The idea that they are is just Western wishful thinking.
“Saudi Arabia Can Win Islam’s War of Ideas,” by John Hannah, Foreign Policy, March 15, 2018:
…Both Presidents George W. Bush and Barack Obama understood that we wouldn’t be able to just kill our way out of the conflict with radical Islamists. Each devoted considerable resources to what’s been called the “battle for hearts and minds.” Whether through programs to promote democracy or counter violent extremism, both administrations made ample efforts to dissuade Muslims around the world from the path of murderous jihad — but to little avail.
What’s consistently been missing from America’s strategy have been powerful partners in the Muslim world who can reliably be counted on to speak out authoritatively on matters of Islamic theology in ways that the United States simply can’t. That’s where Saudi Arabia comes in….
Unfortunately, for decades that power was wielded largely for ill. In an effort to counter the threat of Iran’s 1979 Shiite revolution, and burnish their legitimacy at home with powerful religious conservatives, Saudi rulers plowed billions of dollars annually into spreading the kingdom’s extremely harsh version of Islam — aka Wahhabism — around the world. Saudi funds built mosques and schools on every continent. They trained radical clerics and teachers to staff them. They distributed editions of the Koran and school textbooks heavily skewed toward messages of hatred against anyone — including other Muslims — who failed to toe the line of Wahhabi orthodoxy. In this way, millions of young believers from Mali to Malaysia, from Belgium to Bangladesh, have had their idea of what it means to be a good Muslim insidiously shaped by a narrative that systematically dehumanized the “other” — creating a large pool of potential recruits who inevitably had a heightened susceptibility to the siren song of jihadism.
Enter the enormous promise of Mohammed bin Salman. For months, the crown prince and his closest advisors have relentlessly hammered the theme that Saudi Arabia’s modernization requires an embrace of “moderate Islam.” He’s slammed the extremist ideology that the kingdom did so much to empower after the Iranian revolution and acknowledges that “the problem spread all over the world.” He’s vowed that “now is the time to get rid of it” and declared that “we won’t waste 30 years of our life combating extremist thoughts, we will destroy them now and immediately.”
It’s not just talk, either. At home, the powers of the kingdom’s notorious religious police have been scaled back. Prominent hard-line clerics have been jailed. On the all-important issue of female empowerment, the pace of change has been breathtaking. Women can now open businesses without the approval of a male guardian. They’re being allowed to enter the military for the first time and attend sporting and cultural events. This summer, the ban on women driving will disappear.

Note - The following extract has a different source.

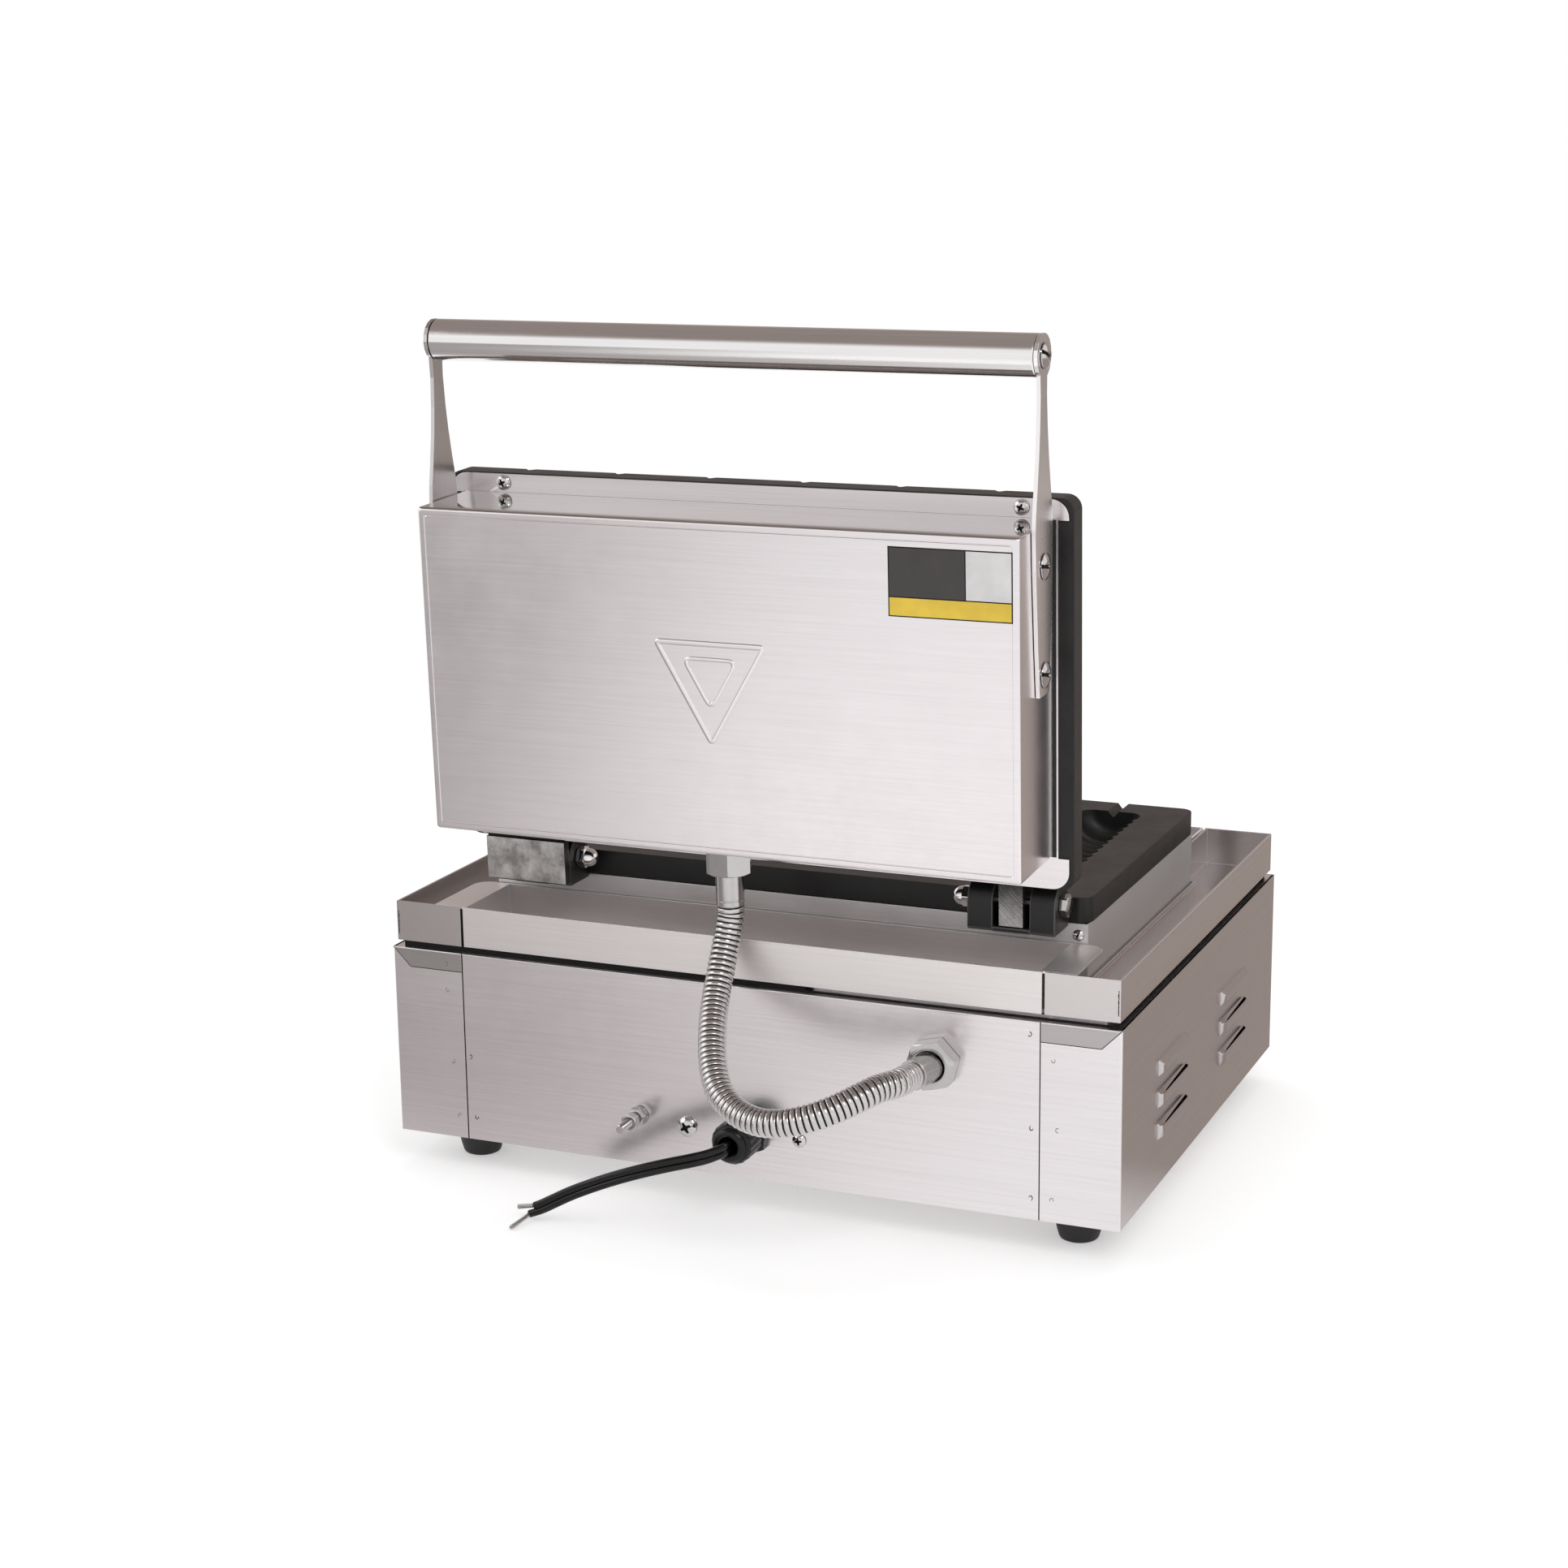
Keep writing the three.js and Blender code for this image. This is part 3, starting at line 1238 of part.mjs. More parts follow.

Now, the U.S. imperative should be pressing Mohammed bin Salman to take his campaign for moderate Islam on the road. His willingness to “destroy” the monster of global jihadism that the kingdom helped create needs to be turned into a concrete action plan. To their credit, the Saudis have already invested heavily in a center focused on countering extremism in cyberspace. Trump should press to make the ideological battle an institutionalized feature of the U.S.-Saudi dialogue. A bilateral working group should quietly be established to develop a strategy that can be jointly monitored. More than a decade ago, the U.S. Treasury did something similar to help the Saudis get on top of their terror finance problem, and by all accounts the collaboration has produced significant results.
There should be multiple elements to such an effort, but some immediate tasks come to mind. First, school textbooks. The Saudis promised to eliminate the hate-filled passages a decade ago. Progress has slowly been made, but the job’s still not done. Mohammed bin Salman should order it finished — this year. Behind the scenes, U.S. experts should provide verification.
Second, working with trusted partners in indigenous communities known for their religious moderation, the Saudis should conduct a thorough audit of the global network of mosques, schools, and charitable organizations that they’ve backed with an eye toward weeding out radical staff and content.
Third, initiate a worldwide buyback of Saudi-distributed mistranslations of the Quran and other religious materials notorious for propagating extremist narratives.